FDA approves Gilead’s Genvoya for the treatment of HIV
Posted: 6 November 2015 |
Genvoya contains a new form of tenofovir that has not been previously approved…
The US Food and Drug Administration (FDA) has approved Gilead’s Genvoya (a fixed-dose combination tablet containing elvitegravir, cobicistat, emtricitabine, and tenofovir alafenamide) as a complete regimen for the treatment of HIV-1 infection in adults and paediatric patients 12 years of age and older.
“Today’s approval of a fixed dose combination containing a new form of tenofovir provides another effective, once daily complete regimen for patients with HIV-1 infection,” said Edward Cox, M.D., director of the Office of Antimicrobial Products in the FDA’s Center for Drug Evaluation and Research.
Genvoya’s safety and efficacy in adults were evaluated in 3,171 participants enrolled in four clinical trials. Depending on the trial, participants were randomly assigned to receive Genvoya or another FDA approved HIV treatment. Results showed Genvoya was effective in reducing viral loads and comparable to the other treatment regimens.
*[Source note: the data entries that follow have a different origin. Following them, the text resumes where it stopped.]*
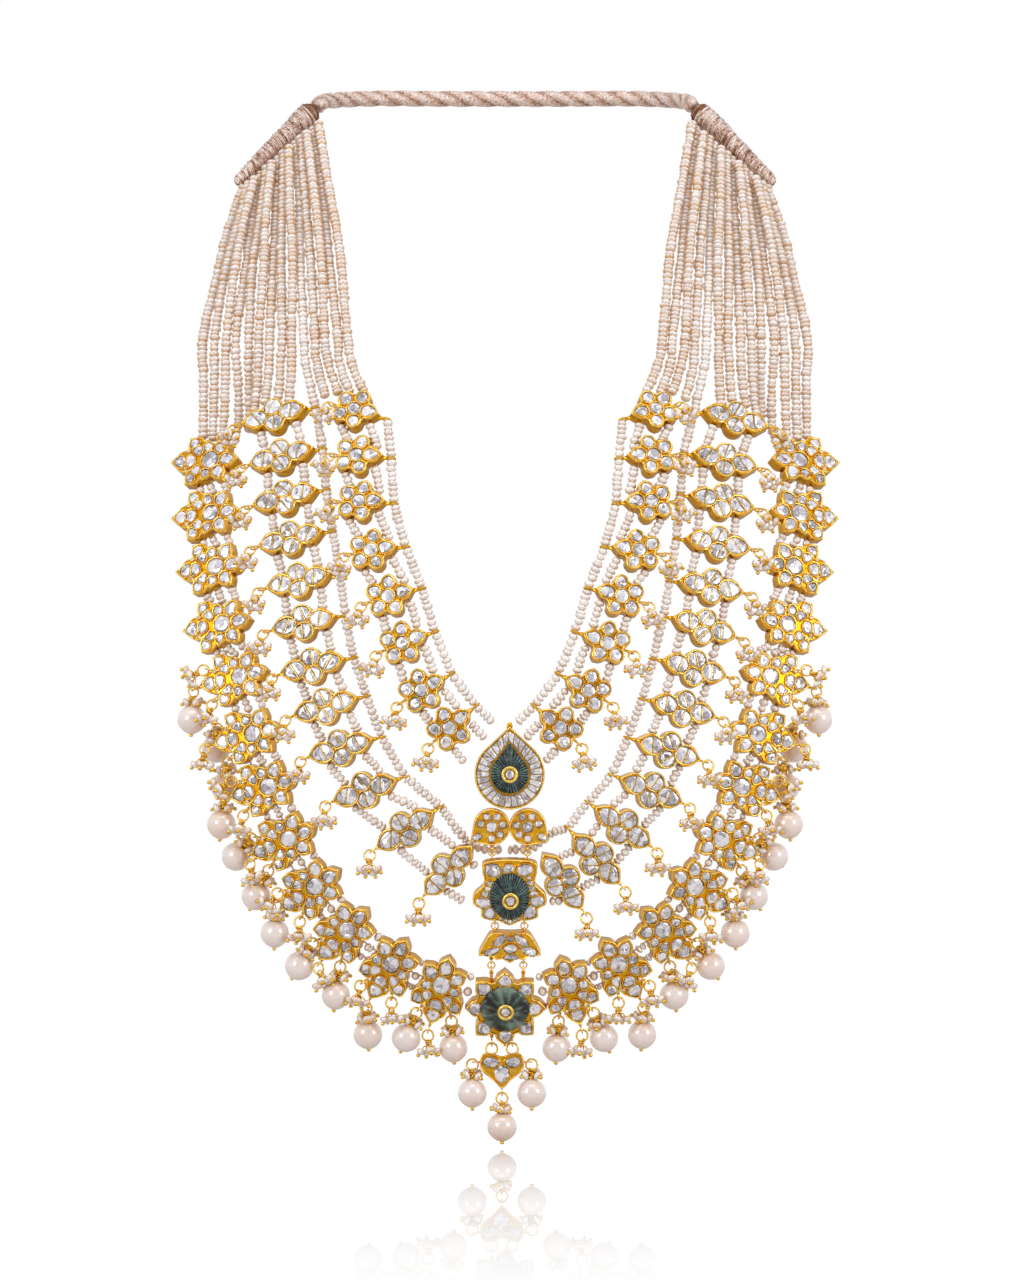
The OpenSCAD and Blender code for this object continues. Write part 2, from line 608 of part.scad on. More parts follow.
// The drop hangs from two pegs under the star
drop_x = -0.9;
drop_half = 3.1;
axis_z = -285.9;
axis_y = chest(0, axis_z);
peg_z = axis_z - hang;
module centre_star() {
    color(GOLD) {
        at(STAR) difference() {
            column_plate(centre_outline);
            stone_seat(round_stone);
            for (k = [0:7]) rotate(45 * k) translate([9.6, 0, plate_front - seat_depth])
                cylinder(r = 1.1, h = 3, $fn = 20);
        }
        link_eye(2, -1, 4);
        for (side = [-1, 1])
            translate([drop_x + side * drop_half, axis_y, peg_z + eye_r]) {
                rotate([0, 90, 0]) ring(eye_r, eye_wire_r);
                translate([0, 0, eye_r]) cylinder(r = 0.45, h = 3, $fn = 20);
            }
    }
}
drop_mid_z = peg_z + hang - ring_r - ring_r - 4.2;
module drop_plate() {
    half = [[0, 3.7], [3.1, 4.6], [5.6, 4.4], [6.6, 2.2], [6.1, -0.7], [2.6, -3.7], [0, -6]];
    shape = concat(half, [for (i = [5:-1:1]) [-half[i].x, half[i].y]]);
    color(GOLD)
        translate([drop_x, axis_y, drop_mid_z]) {
            rotate([90, 0, 0]) {
                difference() {
                    translate([0, 0, -1.75]) linear_extrude(3.5) polygon(shape);
                    for (s = [[-3, 1.6, 1.9], [3, 1.6, 1.9], [0, -2.6, 1.4]])
                        translate([s[0], s[1], 1.75 - seat_depth])
                            cylinder(r = s[2], h = 3, $fn = 24);
                }
                for (p = DROP_PEGS) translate([p.x, p.y, 0]) rotate(p.z) peg_eye(0);
            }
            for (side = [-1, 1])
                translate([side * drop_half, 0, axis_z - ring_r - drop_mid_z])
                    rotate([90, 0, 0]) ring(ring_r, wire_r);
        }
}
// Pegs for the three pearls: across, up, way that the eye points
DROP_PEGS = [[-8.9, 1.9, 180], [8.9, 1.9, 0], [0, -8.2, -90]];
module drop_pearls() {
    color(PEARL)
        translate([drop_x, axis_y, drop_mid_z]) rotate([90, 0, 0])
            for (p = DROP_PEGS) translate([p.x, p.y, 0]) pearl_drop(9.4);
}

// Thread-wound ends and the cord round the nape
KNOB = [57.6, -3.6];
WRAP_LOW = [81.6, -26.6];
module end_wrap(left) {
    path = [
        for (t = [0, 0.08, 0.3, 0.6, 0.9, 1])
            let (x = mix(WRAP_LOW.x, KNOB.x, t), z = mix(WRAP_LOW.y, KNOB.y, t),
                r = t == 0 ? 1.4 : mix(wrap_low_d, knob_d, min(1, t / 0.8)) / 2)
                [[x, chest(x, z), z], t == 1 ? r * 0.55 : r]
    ];
    color(THREAD) on_side(left) tube(path, 12);
}
// The cord starts just clear of the knob and in line with it
KNOB_WAY = unit(on_chest(KNOB.x, KNOB.y) - on_chest(60, -5.9));
NAPE = [
    on_chest(KNOB.x, KNOB.y) + 0.35 * KNOB_WAY, [56.4, -30.2, -2.3], [55.3, -24, -1.4],
    [51.5, -17, -0.8], [45, -10, -0.3], [36, -4.5, 0], [25, -0.6, 0], [13, 1.8, 0], [0, 2.5, 0]
];
module neck_cord() {
    n = len(NAPE) - 1;
    color(THREAD) tube([
        for (i = [-n:n])
            let (p = NAPE[n - abs(i)], place = [sign(i) * p.x, p.y, p.z])
                abs(i) < n ? [place, cord_d / 2]
                : [place, cord_d * 0.4, [-KNOB_WAY.x, -sign(i) * KNOB_WAY.y, -sign(i) * KNOB_WAY.z]]
    ], 12, [0, 0, 1]);
}

neck_cord();
end_wrap(true);  // end_wrap_left
end_wrap(false);  // end_wrap_right
strands(true);  // strands_left
strands(false);  // strands_right
outer_stars(true);  // outer_stars_left
outer_stars(false);  // outer_stars_right
outer_strings(true);  // outer_strings_left
outer_strings(false);  // outer_strings_right
middle_plates(true);  // middle_plates_left
middle_plates(false);  // middle_plates_right
middle_strings(true);  // middle_strings_left
middle_strings(false);  // middle_strings_right
inner_stars(true);  // inner_stars_left
inner_stars(false);  // inner_stars_right
inner_strings(true);  // inner_strings_left
inner_strings(false);  // inner_strings_right
outer_stones(true);  // outer_stones_left
outer_stones(false);  // outer_stones_right
pearl_drops(true);  // pearl_drops_left
pearl_drops(false);  // pearl_drops_right
outer_clusters(true);  // outer_clusters_left
outer_clusters(false);  // outer_clusters_right
middle_clusters(true);  // middle_clusters_left
middle_clusters(false);  // middle_clusters_right
inner_clusters(true);  // inner_clusters_left
inner_clusters(false);  // inner_clusters_right
teardrop_plate();
emerald(0, teardrop_stone, [0, 0]);  // teardrop_emerald
paisley_pair();
square_plate();
emerald(1, oval_stone, [0, -1.3]);  // oval_emerald
half_flower();
centre_star();
emerald(2, round_stone, [0, 0]);  // round_emerald
color(GOLD) for (c = CUPS) cup(c[0], c[1]);  // stone_cups
column_links();
drop_plate();
drop_pearls();
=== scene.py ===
import math
import bpy
import numpy as np
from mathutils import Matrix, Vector


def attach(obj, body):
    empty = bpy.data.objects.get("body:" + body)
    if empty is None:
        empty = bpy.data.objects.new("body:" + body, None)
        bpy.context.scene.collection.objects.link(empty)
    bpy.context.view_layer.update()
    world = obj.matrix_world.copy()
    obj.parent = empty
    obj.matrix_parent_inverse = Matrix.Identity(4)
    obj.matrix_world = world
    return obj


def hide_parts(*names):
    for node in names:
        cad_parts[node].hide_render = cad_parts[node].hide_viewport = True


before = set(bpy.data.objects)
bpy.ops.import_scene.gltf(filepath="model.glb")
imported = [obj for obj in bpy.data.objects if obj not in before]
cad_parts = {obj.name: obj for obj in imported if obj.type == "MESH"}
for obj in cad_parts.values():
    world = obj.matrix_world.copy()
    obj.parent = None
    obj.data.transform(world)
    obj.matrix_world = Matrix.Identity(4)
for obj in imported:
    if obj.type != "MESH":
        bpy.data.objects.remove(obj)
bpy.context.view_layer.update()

# Sizes in mm, as in the part's source
STRING_R, PLATE_T = 1.4, 4.5
WIRE_R, EYE_WIRE_R, RING_R, EYE_R, PEARL_R = 0.25, 0.2, 1.7, 1.2, 4.35
# Between a string's end and a plate
GAP = 0.15
# A drop's ring, from the middle of its eye: up to its top, and down to its foot, where the knot is
HANG = WIRE_R + EYE_WIRE_R + 0.45
KNOT_Y = HANG - 2 * RING_R
# Heights over the middle of a plate: eyes for clusters, collars at the tips, the strings' thread
CLUSTER_LEVEL, TIP_LEVEL, THREAD_LEVEL = 1.2, -1.2, -0.5
TIP_EYE_R = STRING_R + 0.3 + WIRE_R
# Between the layers that the strands lie in
LAYER_GAP = 3.1
# The chest under the necklace: depth in front of the nape, radii across and along, height of its front
CHEST_DEPTH, CHEST_SIDE_R, CHEST_LONG_R, FRONT_Z = 150, 170, 180, -201

# Finer sizes that only the scene has: silk inside the strings, wire of hooks, drops' rings and links
SILK_R, HOOK_WIRE_R, DROP_WIRE_R, LINK_WIRE_R = 0.3, 0.24, 0.29, 0.22

# Each plate: across, up, turn of its outward axis
OUTER = [
    [87.9, -111.6, -4], [87.6, -127.5, -8], [86.1, -143.4, -9], [84.0, -160.5, -11],
    [78.9, -176.1, -14], [75.0, -193.2, -15], [70.2, -208.8, -16], [64.2, -224.4, -24],
    [56.4, -238.5, -34], [46.8, -251.4, -46], [33.6, -261.6, -58], [18.9, -267.8, -74]]
MIDDLE_RIGHT = [
    [69.0, -99.0, -15], [65.7, -111.6, -14], [64.8, -123.9, -13], [63.6, -136.5, -10],
    [61.5, -149.4, -11], [59.4, -161.4, -18], [56.4, -173.7, -15], [53.1, -185.7, -15],
    [48.6, -198.0, -18], [43.5, -210.0, -22], [35.1, -220.8, -35], [27.3, -230.4, -47],
    [17.1, -237.0, -55]]
MIDDLE_LEFT = [
    [69.0, -98.1, -15], [66.9, -110.4, -15], [65.7, -122.7, -15], [63.9, -135.0, -14],
    [61.5, -147.6, -13], [60.0, -160.2, -13], [57.3, -173.1, -14], [53.4, -185.1, -16],
    [48.9, -197.4, -16], [41.7, -210.0, -19], [29.7, -221.7, -33], [16.9, -233.8, -46]]
INNER = [
    [45.0, -96.3, 192], [44.3, -110.1, 180], [43.5, -123.9, 179], [39.9, -138.6, 170],
    [34.8, -152.3, 163], [30.6, -166.2, 158], [24.9, -180.3, 149], [16.5, -191.4, 139]]

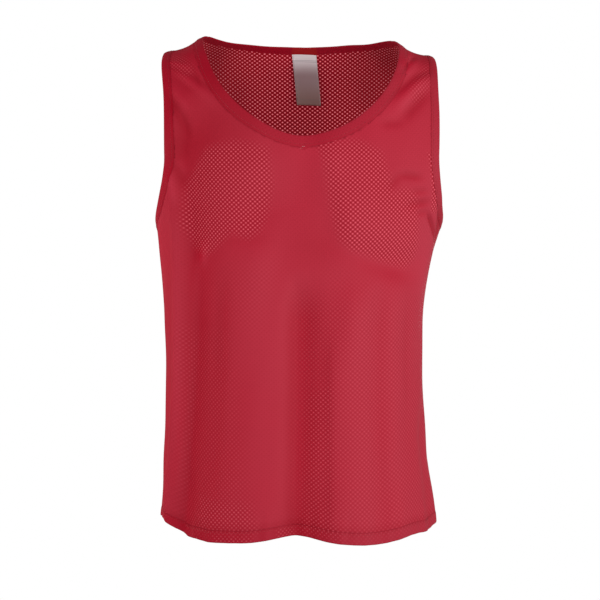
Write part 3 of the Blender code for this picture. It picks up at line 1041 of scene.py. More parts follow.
CLOTH_MAP = "cloth"
GLOW = "glow"  # how much painted light shows in the eyelets, from 0 to 1
SHADE = "shade"  # how much painted shade the colour has, from 0 to 1
PAINTED_SHADOW = "painted_shadow"  # painted shadow, about 1 on a ridge and 4 in the sharpest crease, also along seams and at the hem's turned edge
INNER = "inner"  # 1 on the inner side of a panel
DIM = "dim"  # how much painted shade the inside has, from 0 to 1
TACK = "tack"  # where the label is tacked down, the strip is flat and plain


# ------------------------------------------ finishes
@dataclass(frozen=True)
class EyeletMesh:
    """Warp-knitted mesh with staggered eyelets.

    pitch is the distance between eyelets across and down, with one more in the middle of
    each four. The knit is one wave, 1 at the eyelets and -1 in the middle of the diamonds
    between them. openness is how far the eyelets are see-through.
    """

    name: str
    strength: float = 1.0  # of the dye
    pitch: Pair = (0.00615, 0.00568)
    openness: float = 0.0
    eyelet: Pair = (0.20, 0.95)  # the wave at an eyelet's rim and in its middle
    hole: Pair = (0.90, 0.96)  # likewise for the part that is see-through
    diamond: Pair = (0.05, 1.0)  # and, the other way up, for a diamond
    diamonds: float = 0.18  # how dark the middles of the diamonds are
    glow_diamonds: float = 0.60  # and how much darker where the eyelets show painted light
    glow_shadow: float = 0.24  # how much darker the ground is there
    closed: float = 0.0  # how dark closed eyelets show where no light comes through
    through: float = 0.0  # strength of the painted glow that stands for light coming through the eyelets to the inside
    through_dimmed: float = 1.6  # how fast that glow fades where the inside has painted shade
    patches: float = 9.0  # uneven patches to the metre
    patch_shadow: float = 0.05
    painted_shadow_step: float = 0.14  # share of painted shadow for each step of the painted shadow attribute
    # the dye where its painted shade is least
    colour: Colour = (0.488, 0.0398, 0.0663)
    # the same dye in full painted shade: the red kept, less green and blue
    painted_shade_colour: Colour = (0.482, 0.0028, 0.0220)
    # the dark that painted shadow, the knit's diamonds, closed eyelets and uneven patches go towards
    shadow: Colour = (0.290, 0.0030, 0.0110)
    # painted light in the eyelets
    pale: Colour = (0.800, 0.1150, 0.1550)
    # the inside of the back, in painted shade
    inside: Colour = (0.480, 0.0064, 0.0200)
    # painted light in the eyelets on the inside
    inside_pale: Colour = (1.000, 0.2500, 0.3000)
    # the inside in its fullest painted shade
    inside_dimmed: Colour = (0.120, 0.0012, 0.0040)
    # colour of the painted glow (emission) in the eyelets on the inside
    lit: Colour = (1.000, 0.2000, 0.2400)
    plain: Colour = (0.430, 0.0120, 0.0160)
    roughness: float = 0.72
    gloss: float = 0.08
    sheen: float = 0.06
    sheen_roughness: float = 0.5
    sheen_tint: Colour = (1.0, 0.30, 0.36)
    relief: float = 0.00016

    def knit(self, recipe: Recipe) -> Signal:
        """The wave of the knit, from -1 to 1.

        Args:
            recipe: the material being made.

        Returns:
            The wave.
        """
        across, run = recipe.cloth_place()
        side, down = (way * (math.tau / pitch) for way, pitch in zip((across, run), self.pitch))
        return side.cosine() * down.cosine()

    def made(self) -> Material:
        """Build the material.

        Returns:
            The material.
        """
        recipe = Recipe(self.name)
        knit = self.knit(recipe)
        eyelet, diamond = knit.rise(*self.eyelet), (0 - knit).rise(*self.diamond)
        glow, shade = recipe.attribute(GLOW), recipe.attribute(SHADE)
        colour, painted_shade_colour = (tuple(self.strength * v for v in dye) for dye in (self.colour, self.painted_shade_colour))
        # Painted shade: the dye goes towards its shaded copy where the shade attribute is high.
        ground = recipe.mixed(shade, colour, painted_shade_colour)
        # Uneven patches, and painted shadow in troughs, creases and along seams.
        dark = recipe.noise(self.patches) * self.patch_shadow + recipe.attribute(PAINTED_SHADOW) * self.painted_shadow_step
        ground = recipe.mixed(dark, ground, self.shadow)
        pale = self.pale
        # On the back, the inside is in painted shade and all its eyelets show painted light.
        if self.through:
            inner, dim = recipe.attribute(INNER), recipe.attribute(DIM)
            ground = recipe.mixed(inner, ground, self.inside)
            glow = glow.most(inner)
            pale = recipe.mixed(inner, pale, self.inside_pale)
        # The knit's dark diamonds, darker still where the eyelets show painted light.
        dark = glow * self.glow_shadow + diamond * (glow * self.glow_diamonds + self.diamonds)
        ground = recipe.mixed(dark, ground, self.shadow)
        ground = recipe.mixed(eyelet * self.closed, ground, self.shadow)
        ground = recipe.mixed(recipe.attribute(TACK), ground, self.plain)
        # Painted light in the eyelets.
        base = recipe.mixed(eyelet * glow, ground, pale)
        # The inside's painted shade, and a painted glow (emission) in its eyelets that stands for light
        # coming through them.
        if self.through:
            base = recipe.mixed(dim, base, self.inside_dimmed)
            lit = recipe.mixed(eyelet * inner * (1 - dim * self.through_dimmed), BLACK, self.lit)
            recipe.gloss(Emission_Color=lit, Emission_Strength=self.through)
        if self.openness:
            recipe.gloss(Alpha=1 - knit.rise(*self.hole) * self.openness)
        recipe.gloss(
            Base_Color=base, Roughness=self.roughness, Specular_IOR_Level=self.gloss,
            Sheen_Weight=self.sheen, Sheen_Roughness=self.sheen_roughness, Sheen_Tint=self.sheen_tint,
        )
        recipe.relief(1 - eyelet, self.relief)
        return recipe.material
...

Genvoya contains a new form of tenofovir
Genvoya contains a new form of tenofovir that has not been previously approved. This new form of tenofovir provides lower levels of drug in the bloodstream, but higher levels within the cells where HIV-1 replicates. It was developed to help reduce some drug side effects. Genvoya appears to be associated with less kidney toxicity and decreases in bone density than previously approved tenofovir containing regimens based on laboratory measures. Patients receiving Genvoya experienced greater increases in serum lipids (total cholesterol and low-density lipoprotein) than patients receiving other treatment regimens in the studies.
“As the HIV patient population ages there is an increased risk for development of age- and treatment-related comorbidities, including low bone mineral density and renal impairment. This is due to the combination of HIV infection, antiretroviral treatments and the natural aging process,” said David Wohl, MD, Associate Professor of Medicine, Division of Infectious Diseases, University of North Carolina at Chapel Hill. “Given its demonstrated efficacy and safety profile, Genvoya represents an important new treatment option for a range of patients who are either new to therapy or who choose to switch treatments.”
Two other tenofovir alafenamide (TAF) based regimens are currently under evaluation by the FDA. The first is an investigational, fixed-dose combination of emtricitabine 200 mg and tenofovir alafenamide 25 or 10 mg (F/TAF) for use in combination with other antiretroviral agents. The second is an investigational, once-daily single tablet regimen that combines emtricitabine 200 mg, tenofovir alafenamide 25 mg and rilpivirine 25 mg (R/F/TAF). Emtricitabine and tenofovir alafenamide are from Gilead and rilpivirine is from Janssen Sciences Ireland UC.